L’absolutisme religieux des islamistes qui veulent convertir de gré ou de force à leurs idées est contraire au Coran. En 2/256 : Pas de contrainte en religion, car le Vrai se distingue du faux. En 10/99 : Si ton Seigneur voulait, tous ceux qui sont sur terre croiraient. Est-ce à toi de forcer les gens à croire ? Également en 18/29 : Dis : la Vérité vient de ton Seigneur. Y croie qui veut, n’y croie pas qui ne veut pas, en 50/45 : Nous savons bien ce qu’ils disent. Tu n’as pas à les contraindre mais, avec ce Coran, à avertir quiconque craint mes menaces, et en 88/21-22 : Tu n’es que celui qui fait entendre le Rappel et tu n’es pas chargé de les surveiller.

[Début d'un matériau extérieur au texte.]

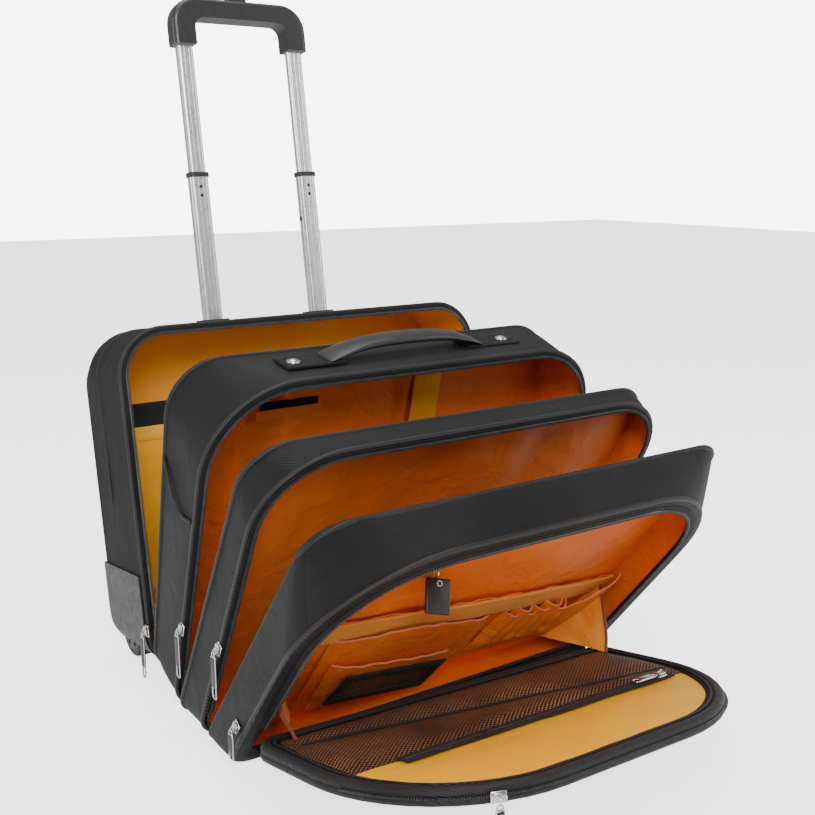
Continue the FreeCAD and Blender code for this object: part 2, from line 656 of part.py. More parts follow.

Et la contextualisation du texte résulte naturellement de son contenu, comme en 13/38 : « un Livre a été envoyé pour chaque époque bien déterminée », et en 14/4 : « Chaque prophète envoyé par Nous ne s’exprimait, pour l’éclairer, que dans la langue du peuple auquel il s’adressait ». Ainsi quand le Coran dit à de multiples reprises : « obéissez au prophète », Il s’adresse à un peuple arabe, dans le contexte historique de l’époque où vécut son prophète. Pour les autres peuples et époques, « Muhammad n’a été envoyé à tous les hommes que comme miséricorde pour les mondes » (21/107), « pour annoncer et avertir » (34/28).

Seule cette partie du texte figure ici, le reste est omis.